Paragraph 3 of the founding affidavit states that the above relief is claimed in terms of section 6(3) of the Restitution of Land Rights Act, Act 22 of 1994 (the Act). No relief is sought against the Third and Fourth Respondents.
[2] The notice of Motion and supporting documents were served on all the respondents. The First, Second and Third Respondents delivered notice of intention to participate and were served with notices in terms of rule 25(3), calling upon them to file their answering affidavits or responses. This they failed to do and notices of bar were subsequently delivered. No answering affidavits or responses of any kind were filed in response to the notices of bar. The Applicant accordingly set the matter down for hearing on the unopposed motion roll of this court.
[4] The orders claimed in terms of paragraphs 1 and 2 of the notice of motion are both claimed in terms of section 6(3) of the Act, which provides:
“Where the regional land claims commissioner having jurisdiction or an interested party has reason to believe that the sale, exchange, donation, lease, subdivision, rezoning or development of land which may be the subject of any order of the Court, or in respect of which a person or community is entitled to claim restitution of a right in land, will defeat the achievement of the objects of this Act, he or she may-
(a) after a claim has been lodged in respect of such land; and
after the owner of the land has been notified of such claim and referred to the provisions of this subsection,
on reasonable notice to interested parties, apply to the Court for an interdict prohibiting the sale, exchange, donation, lease, subdivision, rezoning or development of the land, and the Court may, subject to such terms and conditions and for such period as it may determine, grant such an interdict or make any other order it deems fit.”
[3] It has been held1 that the following six requirements must be satisfied before an interdict can be granted in terms of section 6(3) of the Act:
(i) The Applicant must be an interested party;
(ii) The Applicant must have reason to believe that the development sought to be interdicted would defeat the achievements of the object of the Act;
The claim must have been lodged in respect of the land concerned;
The owner of the land must have been notified of the land claim and of the provisions of section 6(3);
Reasonable notice must have been given to all interested parties; and
The Court must exercise a judicial discretion in deciding whether or not it should grant the interdict in the circumstances of the case.

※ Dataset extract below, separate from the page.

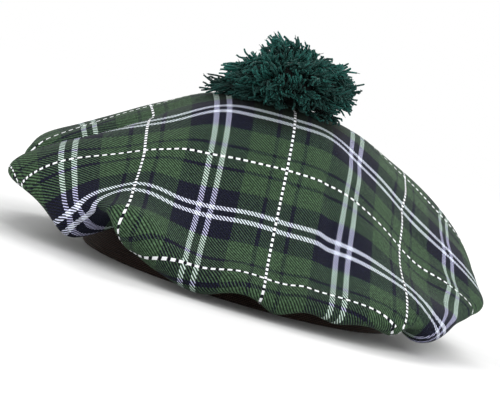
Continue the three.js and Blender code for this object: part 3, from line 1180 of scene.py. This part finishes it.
@dataclass(frozen=True)
class ClothLayout:
    """Where each point of the crown lay on the flat round of cloth before it was gathered.

    The cloth is inextensible, so the flat places are found by moving a net of them until the lengths of its
    threads and diagonals match those on the shaped surface. Its spare width goes into the creases, where the
    net is soft. Past the last eased station the cloth is pleated up in gathers, and the net runs straight on.
    """

    creases: tuple[Slack, ...] = CREASES
    tugs: tuple[Tug, ...] = TUGS
    columns: int = 120
    rows: int = 57
    eased_to: float = 8.2
    rounds: int = 1500
    hurry: float = 1.6  # how far past its mean pull a point moves in a round
    diagonal: float = 0.6  # a diagonal's firmness, as a share of a thread's
    turned: float = 6.5  # degrees from the hat's own axes to the weave
    offset: tuple[float, float] = (1.5, 13.0)  # of the sett's dashed crossing from the hat's top

    def places(self, surface: ClothSurface, azimuth: np.ndarray, u: np.ndarray) -> np.ndarray:
        """Flat positions for a grid of the surface.

        Args:
            surface: the shaped cloth.
            azimuth: degrees, one for each column, evenly round from the first.
            u: places along the profile, one for each row.

        Returns:
            Millimetres along the weft and the warp, indexed by row, column and coordinate.
        """
        coarse_azimuth = azimuth[0] + 360.0 * np.arange(self.columns) / self.columns
        coarse_u = np.linspace(0.0, surface.last, self.rows)
        shaped = surface.points(coarse_azimuth, coarse_u)
        net = self._eased(shaped, self._spokes(shaped, coarse_azimuth), coarse_u)
        down = catmull_rom(u * (self.rows - 1) / surface.last, self.rows, closed=False)
        round_ = catmull_rom((azimuth - azimuth[0]) * self.columns / 360.0, self.columns, closed=True)
        flat = np.einsum("ur,rck,ac->uak", down, net, round_)
        psi = math.radians(self.turned)
        weave = np.array([[math.cos(psi), -math.sin(psi)], [math.sin(psi), math.cos(psi)]])
        return flat @ weave - np.array(self.offset)

    def drawn(self, azimuth: np.ndarray, u: np.ndarray) -> np.ndarray:
        """How far the sett is drawn aside over the same grid, in millimetres along the weft and the warp."""
        return sum(tug.over(azimuth, u) for tug in self.tugs)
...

[4] The Court is not satisfied that the fourth requirement set out above has been satisfied in that it is not alleged in the founding affidavit that the owner of the land (the Department of Agriculture of the Limpopo Provincial Government) had been notified of the land claim and of the provisions of section 6(3) of the Act, nor is a copy of such notice annexed to the founding affidavit.
[5] In paragraph 6.2 of the founding affidavit it is alleged that the Second Respondent (the MEC of the Department of Agriculture of the Limpopo Provincial Government) had knowledge of the claim and in paragraph 6.3 reference is made to a letter addressed by the Second Respondent to the First Respondent dated 24th June 2008 which indicates that the Second Respondent had knowledge of the Babirwa Tribe’s land claim. Unfortunately that is not sufficient to satisfy the requirement of section 6(3)(b) of the Act, which provides that an application in terms of that section can be made only after the owner has been notified of the claim and referred to the provisions of section 6(3) of the Act.
[6] Section 11 of the Act provides that immediately after publishing notice of a land claim in the Gazette, the Regional Land Claims Commissioner must give written notice of the publication of the notice. The Court cannot assume that such notice was given. It is incumbent upon a party who claims relief in terms of a statute to satisfy the court that the requirements of the legislation have been complied with.2 The Applicant may be able to do this by way of a supplementary affidavit.
[5] The following order is accordingly made:
(a) The application is postponed sine die.
(b) The Applicants Attorneys may not debit their client with fees in respect of the costs of today’s proceedings.
______________________
CE LOOTS
ACTING JUDGE OF THE LAND CLAIMS COURT
I agree
______________________
A GILDENHUYS
JUDGE OF THE LAND CLAIMS COURT
For the Applicant
Marinus van Jaarsveld Attorneys
1See Singh & Others v North Central and South Central Local Councils and Others [1999] 1 All SA 350 (LCC) at 353 f—I. See also Ga-Magashula Community Trust v Marsfontein and Others 2001 (2) SA 945 para [43].
2In Secretary for Finance v Esselmann 1998 (1) SA 594 (SWA) at 598B—C it was held that a party must set out the facts which entitle it to invoke a particular statutory provision.